Quella stessa terra che mi ha accolto da giovane e mi ha visto diventare uomo, marito e padre.
Sono vivi, ancora oggi, nella mia mente gli angoli e le piazze e i parchi della regal Torino. Città elegante, come una signora d’altri tempi, che si mostra nella sua più vera natura solo a coloro che sanno riconoscere ed apprezzare. Ma senza fretta, poiché Torino, diversamente da tante altre realtà del nord Italia, ha da sempre i suoi tempi. La sua gente non và di fretta, come farebbe un lombardo.
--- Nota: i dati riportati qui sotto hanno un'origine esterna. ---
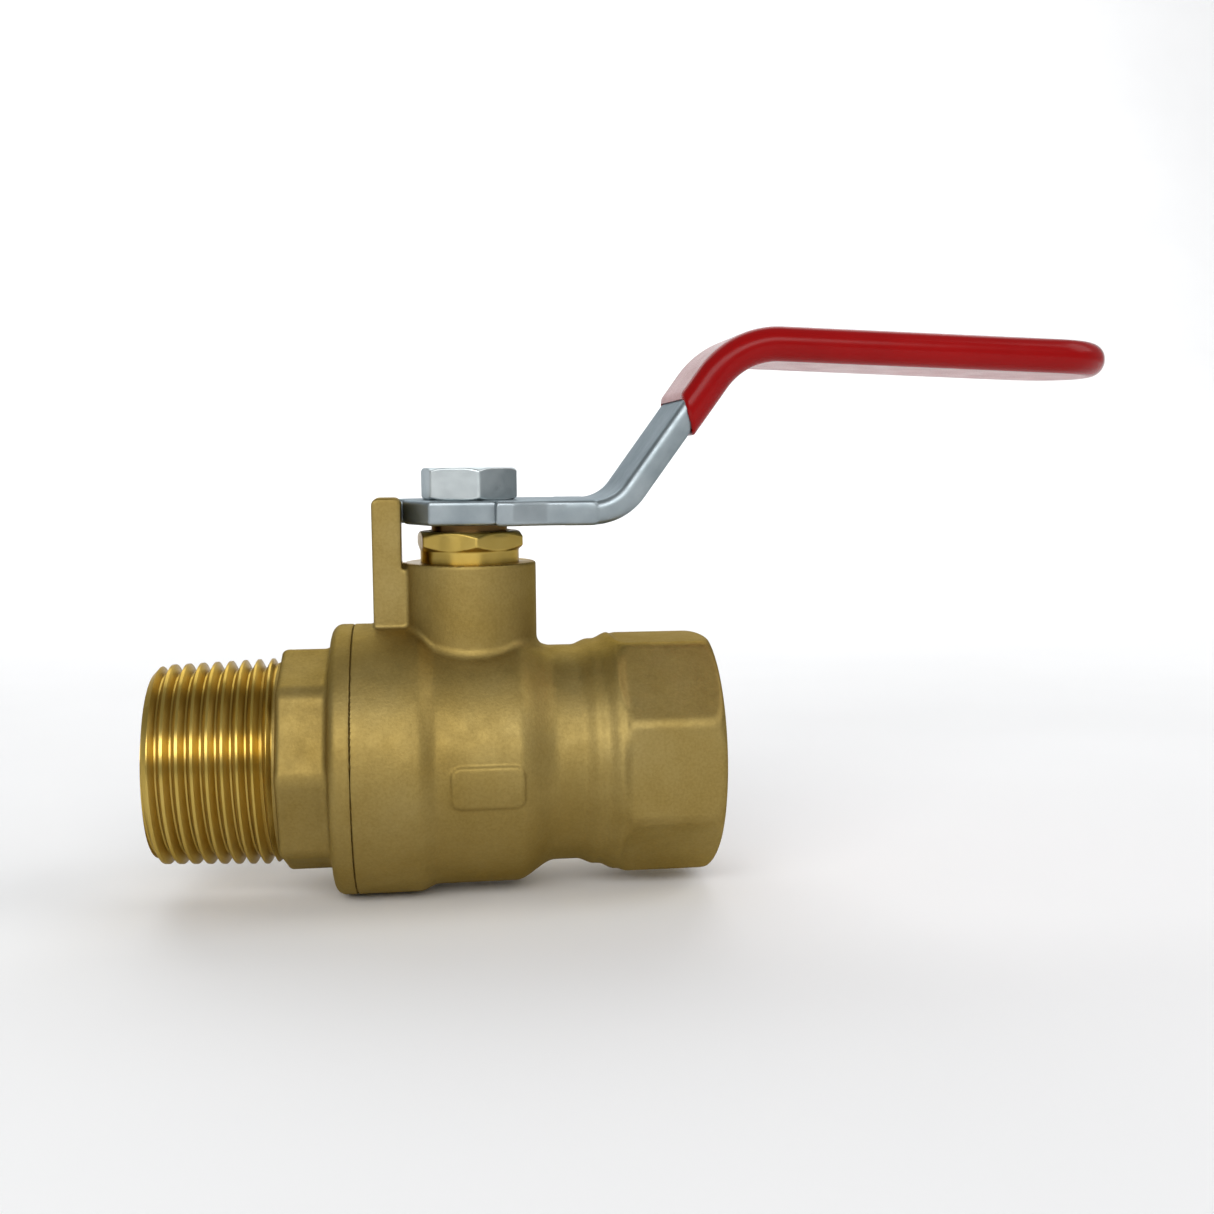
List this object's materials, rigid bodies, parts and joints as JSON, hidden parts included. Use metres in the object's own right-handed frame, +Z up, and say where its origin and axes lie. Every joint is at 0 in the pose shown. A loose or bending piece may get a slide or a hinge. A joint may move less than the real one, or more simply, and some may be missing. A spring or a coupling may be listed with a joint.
{
  "type": "ball valve",
  "caption": "Brass ball valve with a male and a female taper pipe thread and a quarter-turn steel lever with a red vinyl grip.",
  "frame": {"origin": "centre of the ball, where the pipe axis meets the stem axis", "axes": "+X along the waterway, out of the female end and along the open lever; +Z up the stem; +Y across the pipe"},
  "size_m": [0.1279, 0.0358, 0.074],
  "materials": {
    "forged_brass": "sand-blasted satin forging, machined thread",
    "machined_brass": "bright turned",
    "chromed_brass": "polished chrome plate",
    "zinc_steel": "zinc plated, satin",
    "red_vinyl": "glossy dipped vinyl",
    "ptfe": "waxy white",
    "fibre_seal": "matt"
  },
  "bodies": {
    "valve_body": {"body": "forged_brass", "end_adapter": "forged_brass", "body_joint_seal": "fibre_seal", "seat_inlet": "ptfe", "seat_outlet": "ptfe", "stem_thrust_washer": "ptfe", "stem_packing_lower": "ptfe", "stem_packing_upper": "ptfe", "packing_nut": "machined_brass"},
    "handle": {"stem": "machined_brass", "lever": "zinc_steel", "grip_sleeve": "red_vinyl", "handle_nut": "zinc_steel"},
    "ball_body": {"ball": "chromed_brass"}
  },
  "joints": [
    {"name": "lever_turn", "type": "hinge", "parent": "valve_body", "child": "handle", "pos_m": [0, 0, 0], "axis": [0, 0, -1], "range_deg": [0, 90]},
    {"name": "ball_turn", "type": "hinge", "parent": "valve_body", "child": "ball_body", "pos_m": [0, 0, 0], "axis": [0, 0, -1], "range_deg": [0, 90]}
  ],
  "couplings": [
    {"joint": "ball_turn", "follows": "lever_turn", "ratio": 1}
  ]
}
No, il torinese ama ancora guardare ed assaporare la sua Città ed i suoi parchi e le residenze dei Savoia, sparse non solo nel centro storico della metropoli, ma distribuite tra la collina e Rivoli, tra Stupinigi e Racconigi.Senza dimenticare la splendida residenza di Venaria, piccola Versailles torinese. Tutte residenze splendidamente vive e amate dai suoi cittadini.
Torino, la città del cioccolato e del gianduja. Dei caffè secolari, dove ancora oggi entrandovi, ti par di sentire le conversazioni di quegli uomini che vollero l’unione dell’Italia. Ti par di poter scorgere, nella nebbia d’autunno, il passo lento di quello statista, il Conte di Cavour, che seppe fare l’Italia ma non gli italiani, come lui stesso ammise in seguito.
Questi ed altri pensieri ed immagini mi scorrono davanti, durante i miei viaggi.
Ma sempre una domanda rimane ferma là, nella mia mente: quando terminerà questo viaggio?